Tuesday, December 04, 2012

#skndpldr - Saskatoon Debate Notes

I'll continue my look at the Saskatchewan NDP leadership debates with a review of the first Saskatoon forum:


And I see a few interesting developments beyond those mentioned in Scott's detailed series of posts.

To start with, as I pointed out when the federal NDP introduced candidate-to-candidate questions as part of its federal campaign, the opportunity to ask questions of one's competitors figures to be an ideal opportunity for a leadership contestant to handle one of the key roles of an opposition leader. But Trent Wotherspoon looks to be using the question periods for a rather different purpose.

Instead, his questions and follow-up points through the debates available online have consisted of relative softballs lobbed toward Cam Broten and Ryan Meili. Which does nothing to address questions about Wotherspoon's sparring skills - but might well be effective in getting supporters of other candidates to see him in a positive light.

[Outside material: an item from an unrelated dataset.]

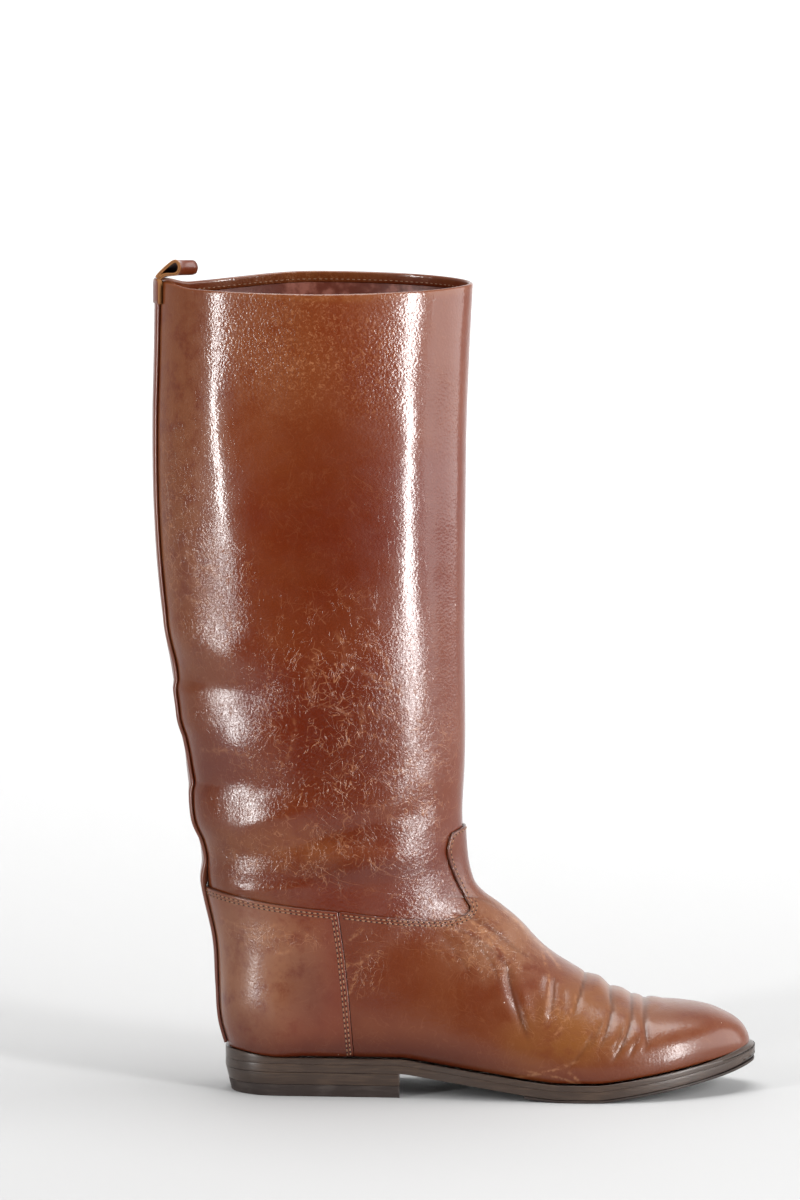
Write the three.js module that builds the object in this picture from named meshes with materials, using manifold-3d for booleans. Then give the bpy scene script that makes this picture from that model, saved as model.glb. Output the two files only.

One might expect to see that choice by Wotherspoon to try to stay above the fray paired with sharp questions directed toward him - which was the pattern faced by Thomas Mulcair as the presumptive front-runner in the federal party's leadership campaign. But even in the wake of his difficulty with a relatively simple question about his own policies in the second debate, Wotherspoon didn't face any significant test from his fellow candidates.

That might speak to some disagreement between the candidates as to whether Wotherspoon is in fact ahead of the pack, with Wotherspoon adopting a front-runner's strategy even as the other candidates see Broten and Meili as the more important opponents. (Or it could simply reflect a choice to challenge Wotherspoon more closely once the campaign is drawing more public attention.) But it could easily work to Wotherspoon's advantage if he's able to appear more positive on both sides of each question period as a result.

Meanwhile, each of the other candidates engaged in some more direct clash - and each came away with mixed results.

The most interesting exchanges were those between Cam Broten and Ryan Meili. In response to an audience question, Broten did well to point to inequality as the main challenge arising out of Saskatchewan's current economic situation. But when pressed by Meili, he was light on specifics as to what he'd do to address that inequality - leaving an obvious need to address the gap between intentions and associated policies, but also an opening to develop those policies as the campaign progresses.

Meanwhile, Broten's question to Meili about his intentions if he didn't win the leadership led to the most noteworthy single answer of the night. I don't recall Meili often speaking publicly about not being welcome among the party's inner circle after the 2009 leadership campaign, but he was remarkably candid in making that point. And Meili's response looks to turn any question about the aftermath of the previous campaign back on Broten (or any other candidate) who would prefer not to have to defend Dwain Lingenfelter's tenure as leader.

However, Meili fell into somewhat of a trap of his own in trying to bring Erin Weir into the discussion. While his direct question on team-building gave rise to a productive conversation, his policy challenge to Weir's child care plan fell flat - mixing a nebulous "made in Saskatchewan" message with an easily-answered concern about the assumptions underlying Weir's costing. And not surprisingly, Weir was ready with a strong response defending his own plan - though in refuting a couple of Meili's points, he missed the chance to discuss the economic benefits of freeing parents to choose whether to participate in the workforce.

All of which is to say that for all the common content from one debate to the next, we may be seeing some strategic choices which will significantly shape the balance of the leadership campaign - as well as some lessons which the candidates are still learning as the debates continue. And since the debates look like the best opportunity to see how the candidates see themselves in relation to each other, I'll keep reviewing them closely as they become available.